_Given problem_
Among the entries that follow, the required portion opens with the line containing "Write the JSON" and closes with the line containing "What parts and". Give that portion again exactly, and nothing else.

------------------------------------------------

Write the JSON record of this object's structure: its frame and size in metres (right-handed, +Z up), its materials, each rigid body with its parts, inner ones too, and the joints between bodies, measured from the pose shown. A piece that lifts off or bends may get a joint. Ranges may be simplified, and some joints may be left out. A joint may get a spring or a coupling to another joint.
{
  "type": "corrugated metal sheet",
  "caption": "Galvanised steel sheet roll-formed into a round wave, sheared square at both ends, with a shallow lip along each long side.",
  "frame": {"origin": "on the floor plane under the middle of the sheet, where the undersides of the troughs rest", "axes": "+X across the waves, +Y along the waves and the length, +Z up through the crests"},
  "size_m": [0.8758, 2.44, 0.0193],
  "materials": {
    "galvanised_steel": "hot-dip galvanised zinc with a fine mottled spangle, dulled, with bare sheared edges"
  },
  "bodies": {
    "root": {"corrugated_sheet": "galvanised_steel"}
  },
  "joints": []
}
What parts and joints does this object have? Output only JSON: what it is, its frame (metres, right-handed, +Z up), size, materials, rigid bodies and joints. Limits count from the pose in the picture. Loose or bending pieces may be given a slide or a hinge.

------------------------------------------------

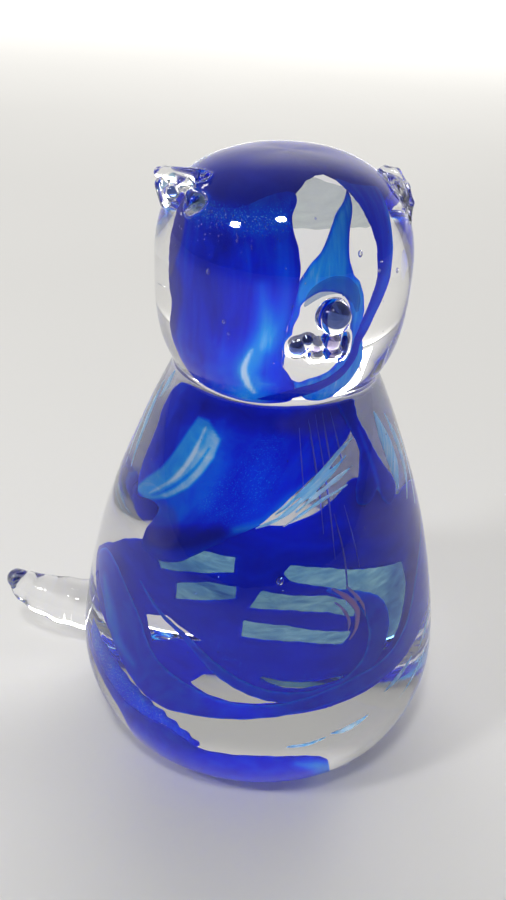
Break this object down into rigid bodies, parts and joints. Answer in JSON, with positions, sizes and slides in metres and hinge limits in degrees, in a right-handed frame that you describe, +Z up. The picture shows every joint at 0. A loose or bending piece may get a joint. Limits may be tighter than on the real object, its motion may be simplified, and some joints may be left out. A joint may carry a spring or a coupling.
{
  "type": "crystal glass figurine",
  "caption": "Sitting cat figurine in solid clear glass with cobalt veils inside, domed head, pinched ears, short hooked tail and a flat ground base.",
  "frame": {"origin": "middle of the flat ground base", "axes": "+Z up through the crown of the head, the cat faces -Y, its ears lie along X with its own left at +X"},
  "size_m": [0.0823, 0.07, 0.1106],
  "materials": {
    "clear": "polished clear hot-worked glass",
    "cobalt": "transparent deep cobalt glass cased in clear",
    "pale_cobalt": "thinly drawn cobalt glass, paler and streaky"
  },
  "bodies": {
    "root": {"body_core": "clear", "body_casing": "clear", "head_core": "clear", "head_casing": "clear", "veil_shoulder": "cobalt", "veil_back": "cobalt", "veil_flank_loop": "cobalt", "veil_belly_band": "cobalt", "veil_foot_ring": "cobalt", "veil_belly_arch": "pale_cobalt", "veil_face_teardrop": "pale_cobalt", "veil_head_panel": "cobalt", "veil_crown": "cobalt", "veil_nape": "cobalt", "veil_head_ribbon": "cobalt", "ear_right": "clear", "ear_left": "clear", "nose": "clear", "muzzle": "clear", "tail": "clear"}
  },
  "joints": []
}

------------------------------------------------

_Result of this exercise_
Write the JSON record of this object's structure: its frame and size in metres (right-handed, +Z up), its materials, each rigid body with its parts, inner ones too, and the joints between bodies, measured from the pose shown. A piece that lifts off or bends may get a joint. Ranges may be simplified, and some joints may be left out. A joint may get a spring or a coupling to another joint.
{
  "type": "corrugated metal sheet",
  "caption": "Galvanised steel sheet roll-formed into a round wave, sheared square at both ends, with a shallow lip along each long side.",
  "frame": {"origin": "on the floor plane under the middle of the sheet, where the undersides of the troughs rest", "axes": "+X across the waves, +Y along the waves and the length, +Z up through the crests"},
  "size_m": [0.8758, 2.44, 0.0193],
  "materials": {
    "galvanised_steel": "hot-dip galvanised zinc with a fine mottled spangle, dulled, with bare sheared edges"
  },
  "bodies": {
    "root": {"corrugated_sheet": "galvanised_steel"}
  },
  "joints": []
}
What parts and joints does this object have? Output only JSON: what it is, its frame (metres, right-handed, +Z up), size, materials, rigid bodies and joints. Limits count from the pose in the picture. Loose or bending pieces may be given a slide or a hinge.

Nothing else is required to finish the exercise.